------ RECORDS FOR THIS EXERCISE

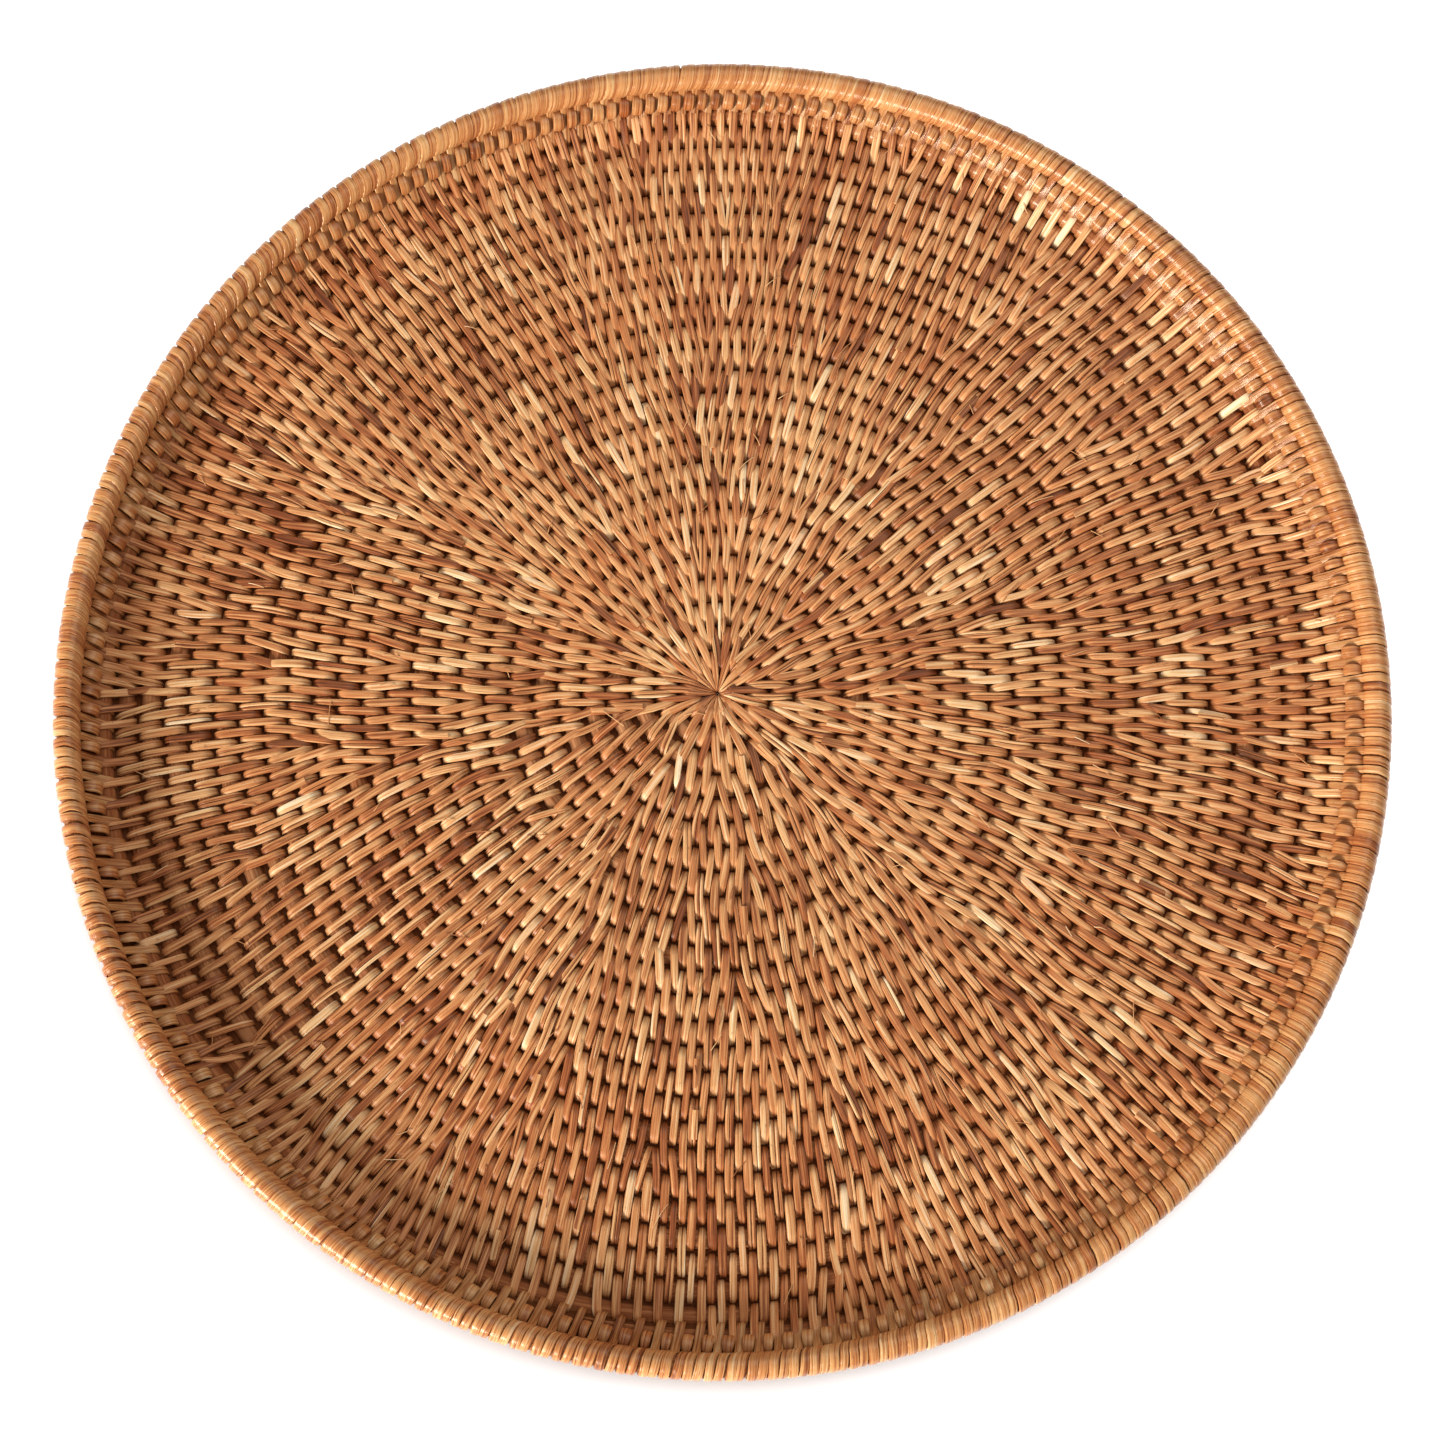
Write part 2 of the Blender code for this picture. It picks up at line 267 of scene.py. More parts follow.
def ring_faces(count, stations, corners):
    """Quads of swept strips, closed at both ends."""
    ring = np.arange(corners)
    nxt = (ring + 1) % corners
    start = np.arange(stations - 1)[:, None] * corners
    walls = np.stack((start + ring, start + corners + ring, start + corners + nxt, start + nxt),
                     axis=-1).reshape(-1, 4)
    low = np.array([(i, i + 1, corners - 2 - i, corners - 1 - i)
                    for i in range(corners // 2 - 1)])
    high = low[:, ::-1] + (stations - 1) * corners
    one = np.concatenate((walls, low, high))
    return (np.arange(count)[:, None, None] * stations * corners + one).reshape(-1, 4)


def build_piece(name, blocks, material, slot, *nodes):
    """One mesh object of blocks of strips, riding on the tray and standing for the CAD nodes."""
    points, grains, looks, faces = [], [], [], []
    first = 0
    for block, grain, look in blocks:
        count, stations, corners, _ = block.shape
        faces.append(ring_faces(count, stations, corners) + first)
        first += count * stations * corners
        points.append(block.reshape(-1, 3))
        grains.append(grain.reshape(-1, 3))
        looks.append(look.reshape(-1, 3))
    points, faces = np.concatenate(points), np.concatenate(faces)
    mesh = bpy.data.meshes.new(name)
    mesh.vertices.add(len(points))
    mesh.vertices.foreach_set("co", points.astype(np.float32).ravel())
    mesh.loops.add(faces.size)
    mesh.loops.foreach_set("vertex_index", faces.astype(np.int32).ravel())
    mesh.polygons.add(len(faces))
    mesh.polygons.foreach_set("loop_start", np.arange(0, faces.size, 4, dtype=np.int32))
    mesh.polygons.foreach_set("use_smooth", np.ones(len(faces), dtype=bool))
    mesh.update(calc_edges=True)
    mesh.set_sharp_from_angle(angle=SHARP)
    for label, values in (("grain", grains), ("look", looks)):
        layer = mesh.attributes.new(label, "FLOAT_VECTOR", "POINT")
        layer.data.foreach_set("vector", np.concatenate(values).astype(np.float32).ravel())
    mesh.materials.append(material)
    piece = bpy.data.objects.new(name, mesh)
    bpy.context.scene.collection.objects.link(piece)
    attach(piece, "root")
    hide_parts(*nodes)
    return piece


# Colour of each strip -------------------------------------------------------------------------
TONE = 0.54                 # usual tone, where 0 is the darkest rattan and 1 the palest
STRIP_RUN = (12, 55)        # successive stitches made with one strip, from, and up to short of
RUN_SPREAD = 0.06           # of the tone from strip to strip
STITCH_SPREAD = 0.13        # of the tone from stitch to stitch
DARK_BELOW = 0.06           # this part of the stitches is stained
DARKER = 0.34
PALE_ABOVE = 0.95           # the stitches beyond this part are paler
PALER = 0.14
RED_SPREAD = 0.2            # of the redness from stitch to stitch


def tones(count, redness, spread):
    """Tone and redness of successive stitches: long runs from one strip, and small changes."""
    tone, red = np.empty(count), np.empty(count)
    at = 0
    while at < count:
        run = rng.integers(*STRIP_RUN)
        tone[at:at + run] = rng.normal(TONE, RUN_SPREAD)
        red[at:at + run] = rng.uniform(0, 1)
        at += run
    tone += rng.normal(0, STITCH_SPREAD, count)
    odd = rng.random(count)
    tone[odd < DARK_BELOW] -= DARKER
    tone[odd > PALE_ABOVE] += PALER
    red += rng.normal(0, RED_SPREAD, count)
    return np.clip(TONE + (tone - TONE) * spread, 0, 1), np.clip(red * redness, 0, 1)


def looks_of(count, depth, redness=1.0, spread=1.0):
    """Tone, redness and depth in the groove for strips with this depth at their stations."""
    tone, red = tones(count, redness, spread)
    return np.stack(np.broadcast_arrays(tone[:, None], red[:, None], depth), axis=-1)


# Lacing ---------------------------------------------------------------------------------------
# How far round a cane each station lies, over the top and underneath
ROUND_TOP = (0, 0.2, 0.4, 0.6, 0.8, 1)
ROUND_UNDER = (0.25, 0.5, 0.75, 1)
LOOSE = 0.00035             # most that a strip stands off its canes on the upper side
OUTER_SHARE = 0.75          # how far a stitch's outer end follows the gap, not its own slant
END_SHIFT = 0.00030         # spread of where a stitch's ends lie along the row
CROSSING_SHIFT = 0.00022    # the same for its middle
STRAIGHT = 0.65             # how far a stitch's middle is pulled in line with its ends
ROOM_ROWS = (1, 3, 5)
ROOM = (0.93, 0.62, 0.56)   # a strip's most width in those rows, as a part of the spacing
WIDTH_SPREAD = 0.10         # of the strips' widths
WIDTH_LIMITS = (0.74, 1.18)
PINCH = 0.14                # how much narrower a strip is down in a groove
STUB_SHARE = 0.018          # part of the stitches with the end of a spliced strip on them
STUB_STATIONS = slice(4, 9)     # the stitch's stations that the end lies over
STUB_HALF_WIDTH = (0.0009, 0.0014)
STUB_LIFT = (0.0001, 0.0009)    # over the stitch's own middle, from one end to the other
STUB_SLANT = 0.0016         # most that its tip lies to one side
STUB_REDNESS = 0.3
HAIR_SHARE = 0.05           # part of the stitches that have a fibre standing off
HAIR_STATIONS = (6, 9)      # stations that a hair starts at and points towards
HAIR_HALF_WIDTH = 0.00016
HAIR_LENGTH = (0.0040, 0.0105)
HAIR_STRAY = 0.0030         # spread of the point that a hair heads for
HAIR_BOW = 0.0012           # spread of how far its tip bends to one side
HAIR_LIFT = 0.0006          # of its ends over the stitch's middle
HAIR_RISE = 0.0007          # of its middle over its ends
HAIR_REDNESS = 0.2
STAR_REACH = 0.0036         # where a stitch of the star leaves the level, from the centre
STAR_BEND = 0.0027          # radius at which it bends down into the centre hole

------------
------ RECORDS FOR THIS EXERCISE

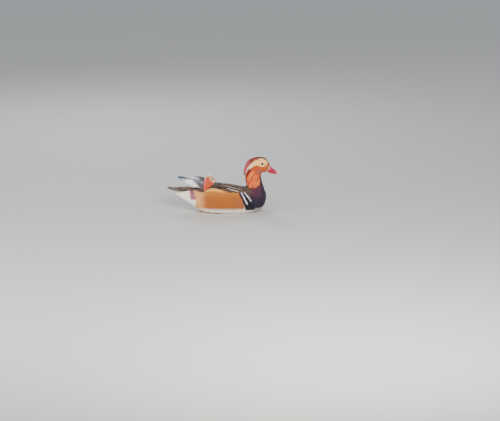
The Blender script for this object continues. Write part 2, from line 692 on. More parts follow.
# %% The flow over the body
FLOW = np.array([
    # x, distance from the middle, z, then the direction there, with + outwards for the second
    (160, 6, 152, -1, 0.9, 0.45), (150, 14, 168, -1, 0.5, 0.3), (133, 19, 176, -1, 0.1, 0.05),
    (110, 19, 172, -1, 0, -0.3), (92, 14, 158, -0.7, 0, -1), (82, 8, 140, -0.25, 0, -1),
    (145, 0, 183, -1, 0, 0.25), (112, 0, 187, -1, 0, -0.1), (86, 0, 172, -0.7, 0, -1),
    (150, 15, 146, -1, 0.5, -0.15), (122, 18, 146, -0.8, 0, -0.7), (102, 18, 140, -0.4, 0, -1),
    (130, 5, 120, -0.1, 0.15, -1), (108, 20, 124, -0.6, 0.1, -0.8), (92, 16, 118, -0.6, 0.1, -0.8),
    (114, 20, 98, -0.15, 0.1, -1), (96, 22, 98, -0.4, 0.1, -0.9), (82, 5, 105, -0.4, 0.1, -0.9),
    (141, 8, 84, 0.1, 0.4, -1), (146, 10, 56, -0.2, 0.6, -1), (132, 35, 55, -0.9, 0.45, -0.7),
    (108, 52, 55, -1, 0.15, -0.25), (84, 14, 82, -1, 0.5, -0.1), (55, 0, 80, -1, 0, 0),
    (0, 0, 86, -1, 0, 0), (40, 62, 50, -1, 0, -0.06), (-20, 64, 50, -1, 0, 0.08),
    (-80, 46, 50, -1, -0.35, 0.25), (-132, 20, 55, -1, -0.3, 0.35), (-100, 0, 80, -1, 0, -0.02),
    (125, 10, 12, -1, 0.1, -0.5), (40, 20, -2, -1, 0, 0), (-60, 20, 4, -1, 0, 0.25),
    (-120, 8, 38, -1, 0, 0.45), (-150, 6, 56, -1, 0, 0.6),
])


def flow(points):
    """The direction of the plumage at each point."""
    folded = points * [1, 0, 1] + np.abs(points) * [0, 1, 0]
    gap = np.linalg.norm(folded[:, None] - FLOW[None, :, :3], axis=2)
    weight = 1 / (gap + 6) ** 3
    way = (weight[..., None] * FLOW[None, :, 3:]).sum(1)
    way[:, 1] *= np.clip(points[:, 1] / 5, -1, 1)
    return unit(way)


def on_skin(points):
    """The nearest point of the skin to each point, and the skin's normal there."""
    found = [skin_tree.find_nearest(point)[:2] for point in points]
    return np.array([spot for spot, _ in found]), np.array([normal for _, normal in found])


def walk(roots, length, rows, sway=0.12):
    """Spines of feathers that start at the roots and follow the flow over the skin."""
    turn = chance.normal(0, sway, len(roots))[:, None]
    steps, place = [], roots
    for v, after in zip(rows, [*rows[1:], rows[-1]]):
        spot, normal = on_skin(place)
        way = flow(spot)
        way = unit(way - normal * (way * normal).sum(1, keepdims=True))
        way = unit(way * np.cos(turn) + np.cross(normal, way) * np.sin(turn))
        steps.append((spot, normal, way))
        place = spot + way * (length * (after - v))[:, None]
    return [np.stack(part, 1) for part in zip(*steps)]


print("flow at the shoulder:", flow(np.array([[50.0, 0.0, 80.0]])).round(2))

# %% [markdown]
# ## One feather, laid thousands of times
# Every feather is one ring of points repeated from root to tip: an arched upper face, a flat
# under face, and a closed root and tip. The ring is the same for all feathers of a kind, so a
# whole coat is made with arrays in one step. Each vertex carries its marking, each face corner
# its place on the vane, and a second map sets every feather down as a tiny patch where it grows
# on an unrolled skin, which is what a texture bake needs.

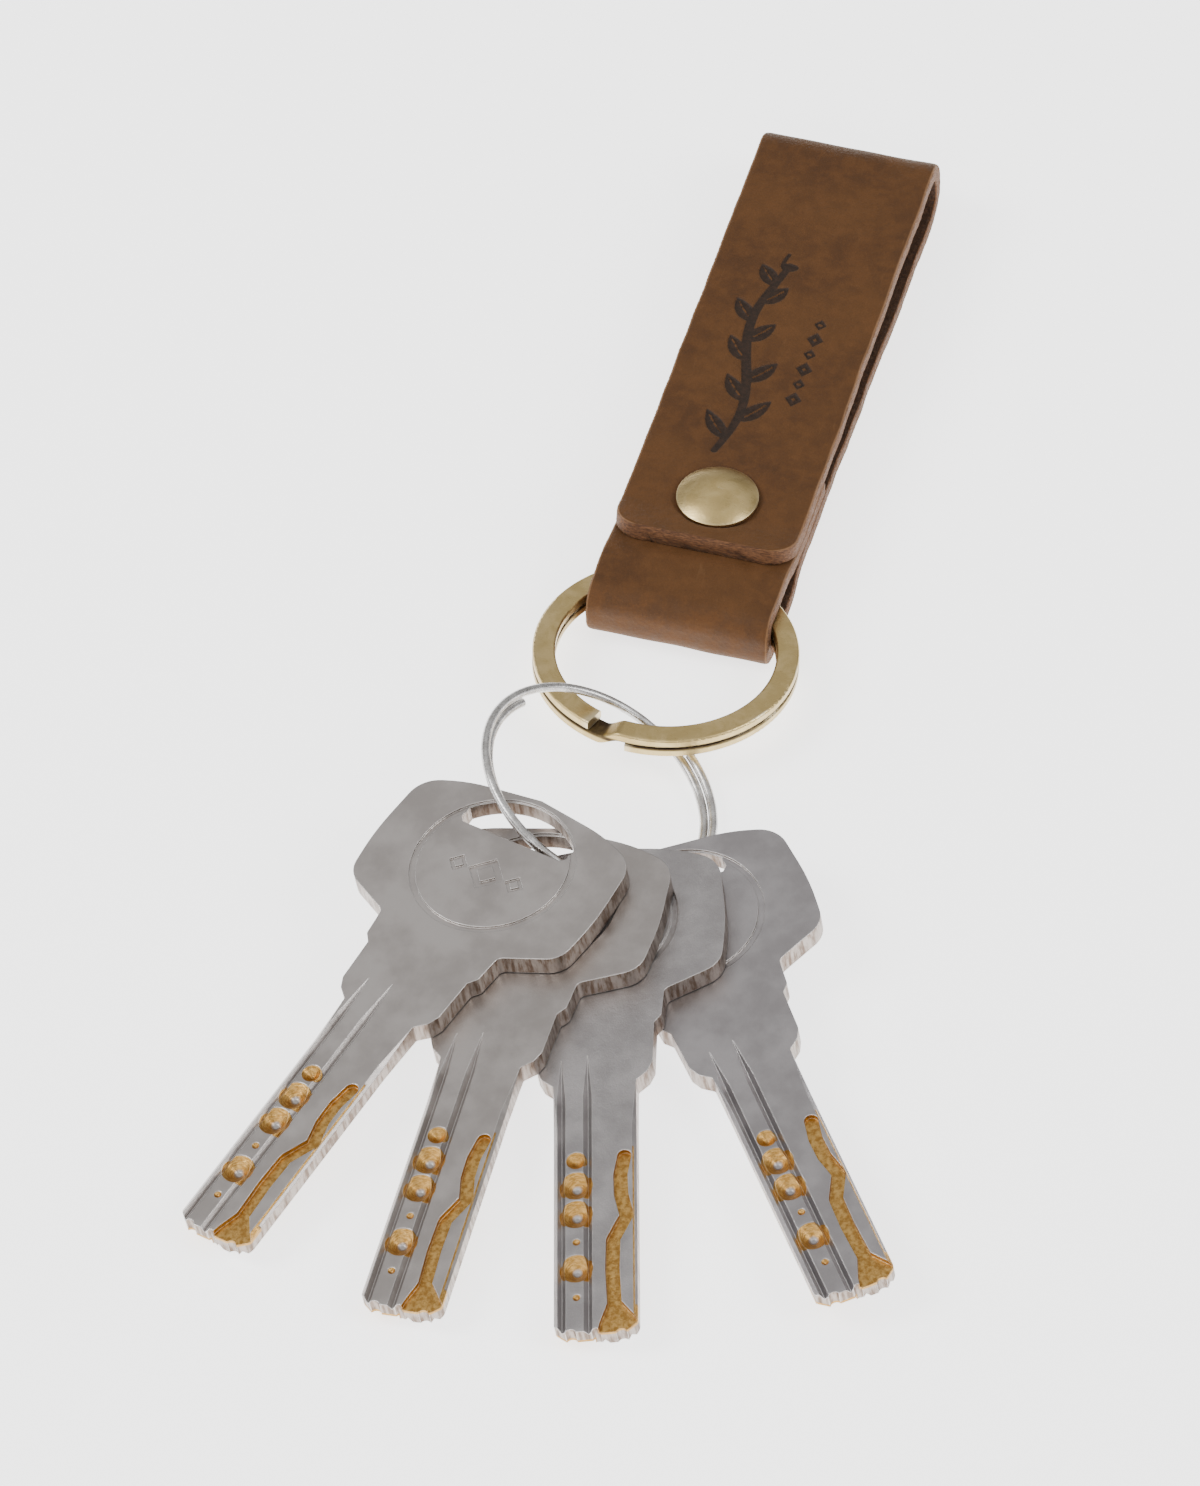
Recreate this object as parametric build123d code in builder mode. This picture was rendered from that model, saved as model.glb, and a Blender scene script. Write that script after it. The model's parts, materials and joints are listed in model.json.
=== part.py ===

------------

**WRITTEN REQUEST:** Take the line that contains "hide_parts(*nodes)", the line that contains "RED_SPREAD = 0.2", and all lines between, and give them again exactly; include no other line.

**OUTPUT FOR THIS TASK:**
    hide_parts(*nodes)
    return piece


# Colour of each strip -------------------------------------------------------------------------
TONE = 0.54                 # usual tone, where 0 is the darkest rattan and 1 the palest
STRIP_RUN = (12, 55)        # successive stitches made with one strip, from, and up to short of
RUN_SPREAD = 0.06           # of the tone from strip to strip
STITCH_SPREAD = 0.13        # of the tone from stitch to stitch
DARK_BELOW = 0.06           # this part of the stitches is stained
DARKER = 0.34
PALE_ABOVE = 0.95           # the stitches beyond this part are paler
PALER = 0.14
RED_SPREAD = 0.2            # of the redness from stitch to stitch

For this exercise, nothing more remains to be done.